Set problem: Reproduce the full listing that appears beneath this instruction exactly.

· · · · ·

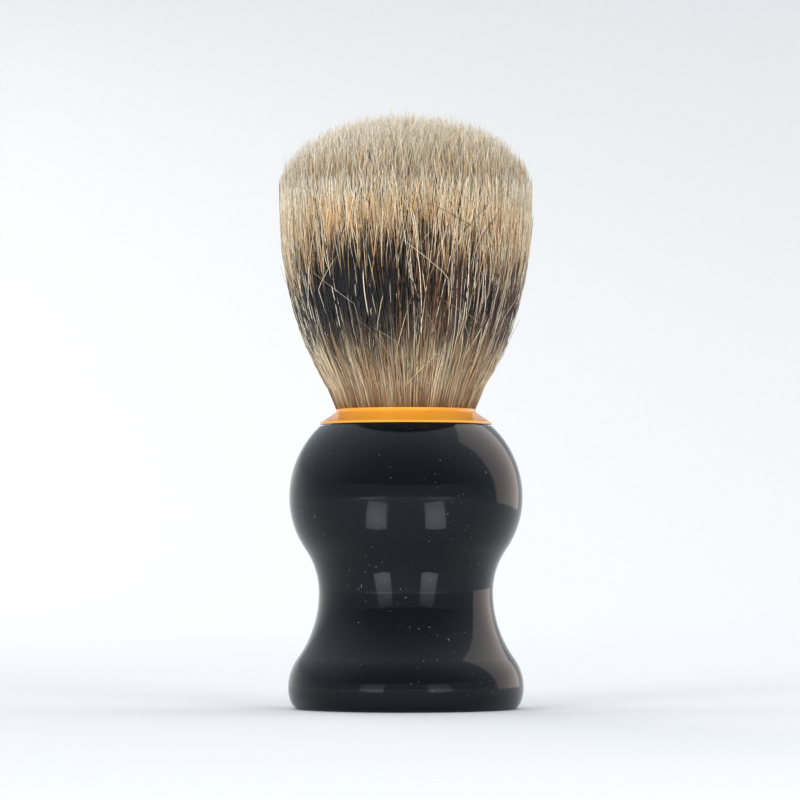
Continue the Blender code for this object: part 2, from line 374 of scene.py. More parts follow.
def moulded_orange(settings):
    """Moulded ABS in orange-gold: an even gloss with faint flow marks round the ring."""
    material, tree, shader = start_material(
        "Moulded ABS, glossy orange",
        {"Roughness": 0.2, "IOR": 1.53, "Subsurface Weight": 0.12, "Subsurface Scale": 0.0008},
    )
    place = add_node(tree, "ShaderNodeTexCoord", {}, {}).outputs["Object"]
    marks = add_node(tree, "ShaderNodeMapping", {}, {"Vector": place, "Scale": FLOW_MARKS})
    flow = add_node(
        tree, "ShaderNodeTexNoise", {}, {"Vector": marks.outputs["Vector"], "Scale": 1.0, "Detail": 3.0}
    )
    gloss = add_node(
        tree,
        "ShaderNodeMapRange",
        {},
        {"Value": flow.outputs["Fac"], "From Min": 0.3, "From Max": 0.7, "To Min": 0.14, "To Max": 0.28},
    )
    tree.links.new(gloss.outputs["Result"], shader.inputs["Roughness"])
    patch = add_node(tree, "ShaderNodeTexNoise", {}, {"Vector": place, "Scale": FLOW_PATCHES, "Detail": 2.0})
    face = settings.face
    deeper = (face[0] * 0.93, face[1] * 0.86, face[2] * 0.75, 1.0)
    tone = add_node(tree, "ShaderNodeValToRGB", {}, {"Fac": patch.outputs["Fac"]})
    tree.links.new(fill_ramp(tone, [(0.35, tuple(face)), (0.8, deeper)]), shader.inputs["Base Color"])
    return material


HAIR_COLUMNS = 96  # tones of hair, side by side on the hair's map
BLACK, BROWN, RED, TAN, BLOND = range(5)  # kinds of hair, by the colour of the band
KIND_COLUMNS = ((0, 26), (26, 48), (48, 62), (62, 76), (76, 96))  # the columns of each kind

# Where a kind of hair gathers: direction and half-width in radians, and how much more of it there is. The
# biggest black patch, towards the front left, makes that side of the knot darker.
BLACK_PATCHES = ((4.0, 0.55, 1.6), (5.5, 0.12, 0.3), (0.9, 0.35, 0.6), (2.3, 0.25, 0.5))
BLOND_PATCHES = ((5.75, 0.42, 0.30), (1.6, 0.4, 0.2), (3.0, 0.3, 0.12))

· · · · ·

Full output:
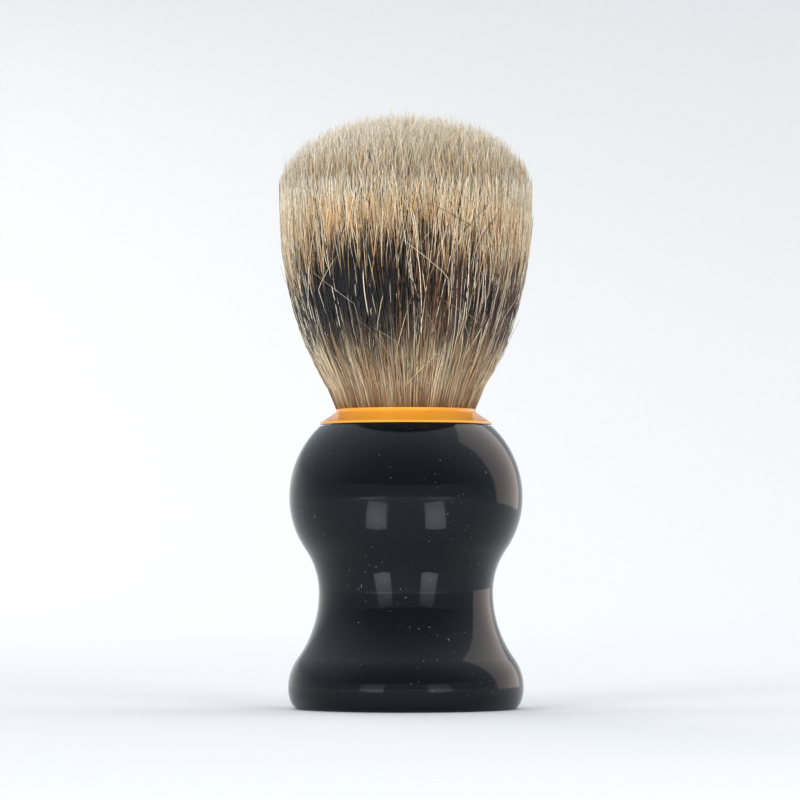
Continue the Blender code for this object: part 2, from line 374 of scene.py. More parts follow.
def moulded_orange(settings):
    """Moulded ABS in orange-gold: an even gloss with faint flow marks round the ring."""
    material, tree, shader = start_material(
        "Moulded ABS, glossy orange",
        {"Roughness": 0.2, "IOR": 1.53, "Subsurface Weight": 0.12, "Subsurface Scale": 0.0008},
    )
    place = add_node(tree, "ShaderNodeTexCoord", {}, {}).outputs["Object"]
    marks = add_node(tree, "ShaderNodeMapping", {}, {"Vector": place, "Scale": FLOW_MARKS})
    flow = add_node(
        tree, "ShaderNodeTexNoise", {}, {"Vector": marks.outputs["Vector"], "Scale": 1.0, "Detail": 3.0}
    )
    gloss = add_node(
        tree,
        "ShaderNodeMapRange",
        {},
        {"Value": flow.outputs["Fac"], "From Min": 0.3, "From Max": 0.7, "To Min": 0.14, "To Max": 0.28},
    )
    tree.links.new(gloss.outputs["Result"], shader.inputs["Roughness"])
    patch = add_node(tree, "ShaderNodeTexNoise", {}, {"Vector": place, "Scale": FLOW_PATCHES, "Detail": 2.0})
    face = settings.face
    deeper = (face[0] * 0.93, face[1] * 0.86, face[2] * 0.75, 1.0)
    tone = add_node(tree, "ShaderNodeValToRGB", {}, {"Fac": patch.outputs["Fac"]})
    tree.links.new(fill_ramp(tone, [(0.35, tuple(face)), (0.8, deeper)]), shader.inputs["Base Color"])
    return material


HAIR_COLUMNS = 96  # tones of hair, side by side on the hair's map
BLACK, BROWN, RED, TAN, BLOND = range(5)  # kinds of hair, by the colour of the band
KIND_COLUMNS = ((0, 26), (26, 48), (48, 62), (62, 76), (76, 96))  # the columns of each kind

# Where a kind of hair gathers: direction and half-width in radians, and how much more of it there is. The
# biggest black patch, towards the front left, makes that side of the knot darker.
BLACK_PATCHES = ((4.0, 0.55, 1.6), (5.5, 0.12, 0.3), (0.9, 0.35, 0.6), (2.3, 0.25, 0.5))
BLOND_PATCHES = ((5.75, 0.42, 0.30), (1.6, 0.4, 0.2), (3.0, 0.3, 0.12))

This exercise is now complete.